# [AIM]
Quote each record exactly, please, leaving none out.

# [MATERIALS PROVIDED]
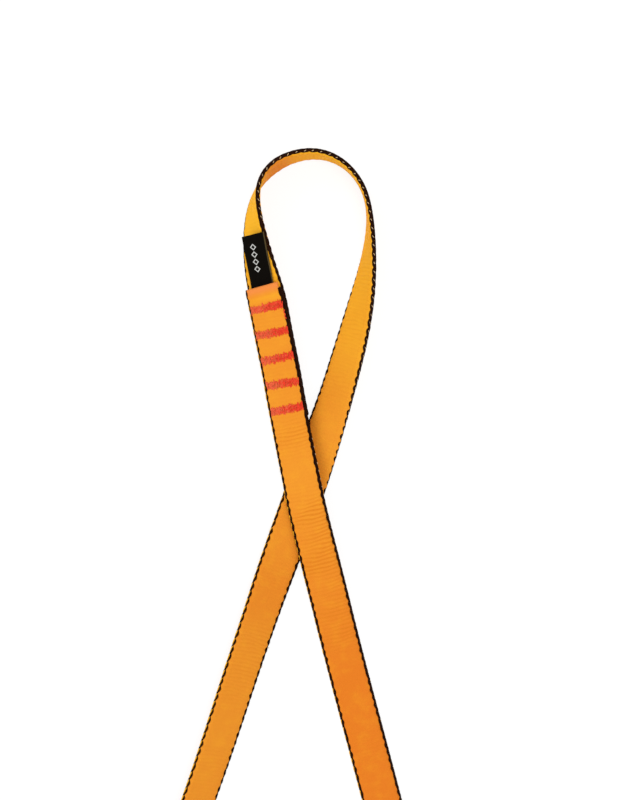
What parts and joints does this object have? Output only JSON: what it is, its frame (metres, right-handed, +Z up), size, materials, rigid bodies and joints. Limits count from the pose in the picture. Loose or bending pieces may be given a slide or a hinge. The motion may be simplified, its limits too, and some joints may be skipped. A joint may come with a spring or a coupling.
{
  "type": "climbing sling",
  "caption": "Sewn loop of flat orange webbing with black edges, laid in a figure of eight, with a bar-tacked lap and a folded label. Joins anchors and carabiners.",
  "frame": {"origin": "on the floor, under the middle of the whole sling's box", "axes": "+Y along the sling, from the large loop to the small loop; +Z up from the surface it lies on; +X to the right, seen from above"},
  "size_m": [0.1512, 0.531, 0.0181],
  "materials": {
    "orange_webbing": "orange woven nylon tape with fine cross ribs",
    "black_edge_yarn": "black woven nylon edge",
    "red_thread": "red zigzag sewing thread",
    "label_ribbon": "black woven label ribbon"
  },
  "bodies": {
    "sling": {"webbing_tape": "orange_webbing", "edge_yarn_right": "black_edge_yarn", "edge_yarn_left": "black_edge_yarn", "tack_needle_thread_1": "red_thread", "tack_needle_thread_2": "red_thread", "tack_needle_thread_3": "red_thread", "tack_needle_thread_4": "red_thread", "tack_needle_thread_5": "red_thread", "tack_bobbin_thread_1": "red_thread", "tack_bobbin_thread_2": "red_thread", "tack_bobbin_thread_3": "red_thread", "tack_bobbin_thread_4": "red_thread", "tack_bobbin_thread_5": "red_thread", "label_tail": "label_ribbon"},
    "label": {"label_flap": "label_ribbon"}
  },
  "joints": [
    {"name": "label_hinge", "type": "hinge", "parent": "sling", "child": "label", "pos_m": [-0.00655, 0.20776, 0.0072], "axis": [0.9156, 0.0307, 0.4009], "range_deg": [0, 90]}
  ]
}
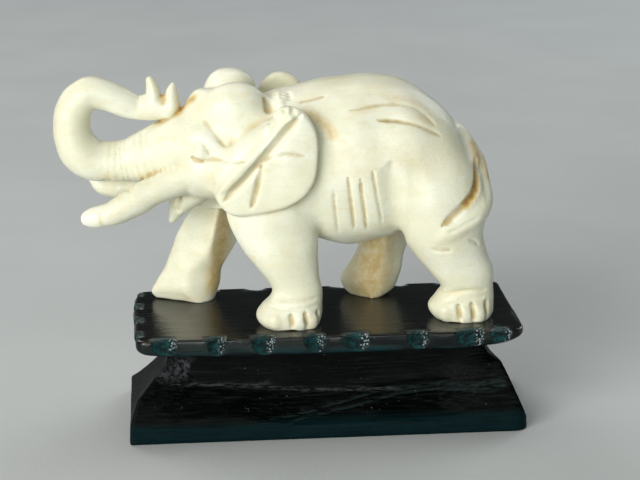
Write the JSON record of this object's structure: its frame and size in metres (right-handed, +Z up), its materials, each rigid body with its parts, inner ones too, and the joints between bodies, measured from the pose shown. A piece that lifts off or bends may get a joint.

# [OUTPUT FOR THIS TASK]
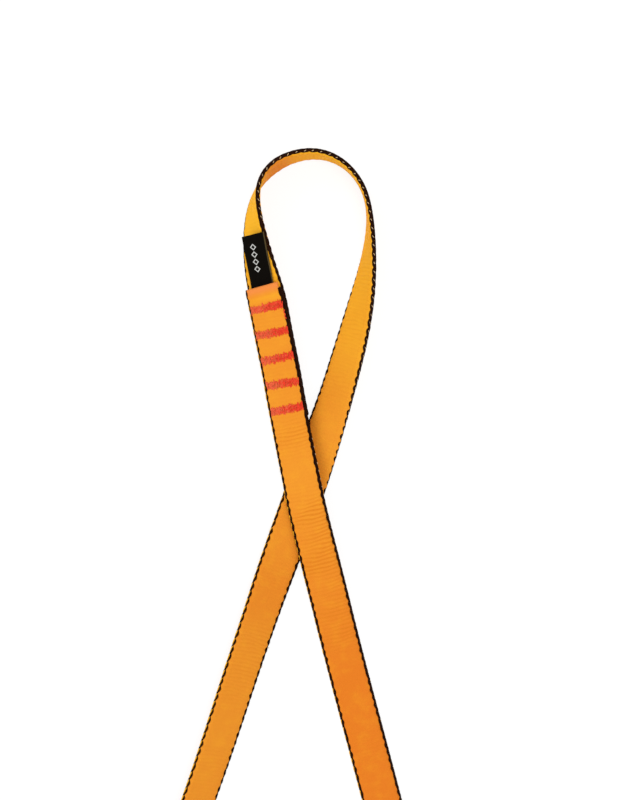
What parts and joints does this object have? Output only JSON: what it is, its frame (metres, right-handed, +Z up), size, materials, rigid bodies and joints. Limits count from the pose in the picture. Loose or bending pieces may be given a slide or a hinge. The motion may be simplified, its limits too, and some joints may be skipped. A joint may come with a spring or a coupling.
{
  "type": "climbing sling",
  "caption": "Sewn loop of flat orange webbing with black edges, laid in a figure of eight, with a bar-tacked lap and a folded label. Joins anchors and carabiners.",
  "frame": {"origin": "on the floor, under the middle of the whole sling's box", "axes": "+Y along the sling, from the large loop to the small loop; +Z up from the surface it lies on; +X to the right, seen from above"},
  "size_m": [0.1512, 0.531, 0.0181],
  "materials": {
    "orange_webbing": "orange woven nylon tape with fine cross ribs",
    "black_edge_yarn": "black woven nylon edge",
    "red_thread": "red zigzag sewing thread",
    "label_ribbon": "black woven label ribbon"
  },
  "bodies": {
    "sling": {"webbing_tape": "orange_webbing", "edge_yarn_right": "black_edge_yarn", "edge_yarn_left": "black_edge_yarn", "tack_needle_thread_1": "red_thread", "tack_needle_thread_2": "red_thread", "tack_needle_thread_3": "red_thread", "tack_needle_thread_4": "red_thread", "tack_needle_thread_5": "red_thread", "tack_bobbin_thread_1": "red_thread", "tack_bobbin_thread_2": "red_thread", "tack_bobbin_thread_3": "red_thread", "tack_bobbin_thread_4": "red_thread", "tack_bobbin_thread_5": "red_thread", "label_tail": "label_ribbon"},
    "label": {"label_flap": "label_ribbon"}
  },
  "joints": [
    {"name": "label_hinge", "type": "hinge", "parent": "sling", "child": "label", "pos_m": [-0.00655, 0.20776, 0.0072], "axis": [0.9156, 0.0307, 0.4009], "range_deg": [0, 90]}
  ]
}
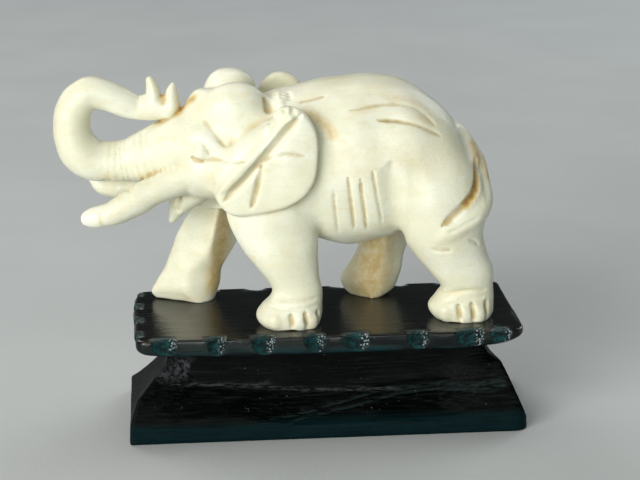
Write the JSON record of this object's structure: its frame and size in metres (right-handed, +Z up), its materials, each rigid body with its parts, inner ones too, and the joints between bodies, measured from the pose shown. A piece that lifts off or bends may get a joint.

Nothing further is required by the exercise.